Il sapiente organizzatore di pubblicità illustra sempre í proprî avvisi con una figura. Ciò provoca o acuisce il desiderio nel pubblico. La pubblicità fatta a un nuovo tipo di penna stilografica conseguirà un effetto cento volte maggiore se sarà accompagnata dalla fotografia della penna stessa. La pubblicità di un'agenzia di viaggi dev'essere illustrata con vedute panoramiche dei luoghi che vengono proposti, in modo da far nascere nel pubblico il desiderio di visitarli. Non v'è attività umana che non possa servirsi con profitto della pubblicità.

Oltre a quelle accennate esistono altre molteplici forme di pubblicità, dalla circolare all'opuscolo, al catalogo mandati per posta sino alla pubblicità luminosa. Quella compiuta con i cosiddetti "uomini sandwich", recanti un cartello sul petto e uno sulle spalle per annunciare le cose più diverse, volge al tramonto, ed è un bene, perché offensiva per la dignità umana. Va ancora ricordata la pubblicità a mezzo di quei modernissimi strumenti di diffusione delle notizie che sono la radio e il cinematografo: in qualche caso si è usato persino l'aeroplano (lancio di manifestini dall'alto, tracciati di fumo bianco nel cielo).
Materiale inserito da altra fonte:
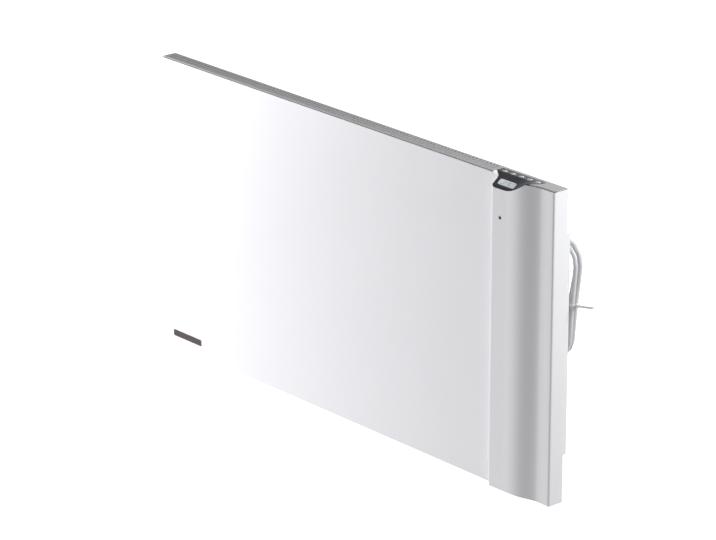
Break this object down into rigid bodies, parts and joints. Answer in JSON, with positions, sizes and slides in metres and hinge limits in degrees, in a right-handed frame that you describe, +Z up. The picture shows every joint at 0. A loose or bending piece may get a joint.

Lo sviluppo della pubblicità nel mondo moderno si è compiuto di pari passo con quello della grande industria, che ha trovato e trova in essa il mezzo insostituibile ed efficacissimo per diffondere la conoscenza dei proprî prodotti in tutti gli strati della popolazione. Va dunque particolarmente sottolineata l'importanza economica della pubblicità, che riesce, nonché ad orientare, addirittura a creare la domanda di certe merci o di certi servizî, e a far sorgere la necessità di un prodotto laddove essa non era sentita. Il successo di alcune moderne industrie di fama mondiale si fonda per buona parte su una pubblicità sapientemente effettuata, cosicché le "voci" ad essa relative assurgono, in taluni bilanci di società industriali, a cifre che sembrano esorbitanti a chi non sappia valutare il rendimento di un tale impiego di capitali.

La pubblicità può farsi in tutti i modi, ma non dovrebbe offendere la morale, ingannando il pubblico con le lodi di articoli scadenti, non dovrebbe offendere l'estetica, deturpando il paesaggio o le vie, non dovrebbe offendere il buon senso esagerando in aggettivi e in trovate di spirito; altrimenti rischia di ottenere un risultato opposto a quello prefissosi, di allontanare cioè il pubblico invece di attiratlo. (V. tavv. LXXXVII-XCII e tavv. a colori).

Bibl.: A. Lancellotti, Storia aneddotica della réclame, Milano 1912; L. Ramo, L'arte in réclame, Milano 1917; E. Roggero, Come si riesce con la pubblicità, Milano 1920; H. Tipper, H. L. Hollingworth, G. B. Hotchiss e F. A. Parsons, Advertising, its principles and practice, 2ª ed., Londra 1921; W. D. Scott, Psychology of Advertising, Londra 1921; V. Pica, Attraverso gli albi e le cartelle, VII: I cartelloni illustrati in Francia, America, Inghilterra, ecc., Bergamo s. a.; P. Cavalli, La spada dell'America, Genova 1921; D. C. A. Hemet, Traité de publicité, voll. 2, Parigi 1923; K. Lauterer, Lehrbuch der Reklame, Vienna 1923: id., Die Reklame von Morgen, Zurigo 1929; P. V. Bradshaw, Art in Advertising, Londra 1925; E. McKnight Kauffer, The art of the poster, Londra 1925; S. R. Hall, Theory and practice of advertising, New York 1926; G. French, Twentieth Century Advertising, New York 1926; G. Russell, Advertisement Writing, Londra 1927; J. H. Picken, Advertising, voll. 10, New York 1927; A. Halbert, Praktische Reklame, Amburgo 1927; S. E. Hall e altri, Advertising handbook, New York s. a.; R. E. Ramsay, Effective direct advertising, 2ª ed., Londra 1928; R. Seyffert, Allgemeine Werbelehre, Stoccarda 1929; Rosenberg e Hartley, Art of advertising, New York 1930; H. W. Hess, Advertising: ist economics, philosophy and technique, Chicago 1931; K. M. Goode, Manual of modern advertising, New York 1932.